My technique for these front wheel bearings is to tighten the snot out of them while spinning the hub. Get them too bloody tight to be able to spin the hub by hand. Then back then off to less than hand tight, but not loose. Using the socket only I then tighten them nearly as tight as I can twist the socket with greasy hands before installing the locking washer & nut. These are big bearings, they can take some pre-load. I use Redline CV-2 grease in wheel bearings and in CV joints & Birfields.
 
I wondered that too about falling off the crown and the exact match. Usually you have to put a little bias left for the crown. Brake pads are wearing symmetrically, brakes pretty straight, no oh my god pull in a panic stop. IR gun does not show difference in heating of rotors. Not sure what else to look for on a sticking caliber. Had one hang bad on my FJ60, wore one pad clear out. I manually broke the cups loose, worked it some and put new pads on, been better ever since. Worked the left caliber on this truck and watched while applying the pedal, nothing was froze up.

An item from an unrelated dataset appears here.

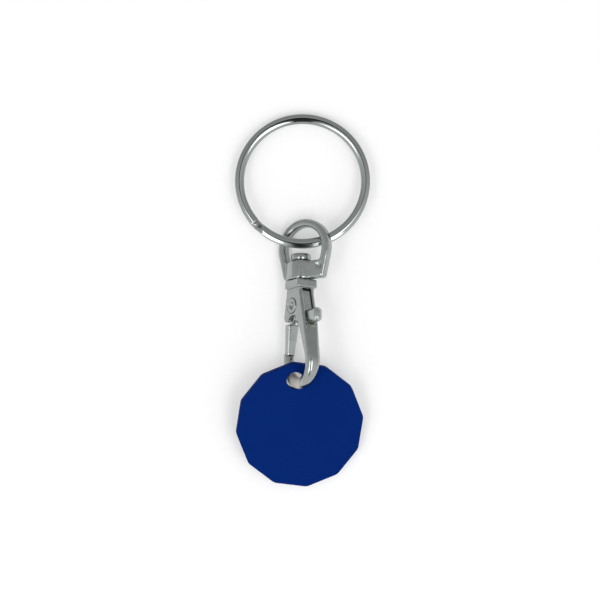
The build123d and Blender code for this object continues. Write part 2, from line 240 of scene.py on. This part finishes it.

As for rear end, went through all of it for that very reason, new shoes, cleaned up cylinders, new rear wheel bearings. Rear end is good, no change what so ever before or after rear end service. I had had some end play on the rear right bearing, thought it was walking out enough to push truck left. In reality the original rear bearings were worn, but not shot, and the new bearings have a little end play too.

For the front wheel bearings, the spindle wear seems to be just enough on the underside of the spindles, that I cannot get the bearings to seize while tightening, just can't get them to seat that hard. I have the drivers torqued down pretty hard right now to get about 12 lbs on the fishscale. Pull did not change. Bearing actually does a little clunk sound sometimes, not sure why, when gently rotating by hand while setting preload. Newish Koyo bearings, replaced them a couple of years ago to try and cure the wear issue. Hence, I think I need to spring for spindles.
 
Got a few pictures of what I'm concerned about.
1972785


Difficult to see but the pic above shows the cracked paint above and to the left of the cam bolt where the bracket has deformed inward. Welds are sound, it is just cracked paint and subsequent rusting you can see.

1972786


This shows bending of bracket tabs at cam bolt, this is the rear passenger. The arm is almost touching on the back side, and has made recent contact.

1972787


Looking up, forward passenger side. I assume the bracket should stay more square? Peeled rubber evident on right end of the bushing.

1972788


Face washer pushed back

1972789


Drivers side, similar problems, brackets not quite as squished. Again you can see the face washer is driven back and taking the shoulder rubber with it.

I replaced these about 60,000 miles ago looking at my records. I can still read the made in Japan label in the rubber shoulder on one of them. But I don't know what brand they were exactly, they were a good deal and said they were an OE replacement. As I said, I had to cut the originals out with a sawzall and no less than 16 blades due to frozen adjusters.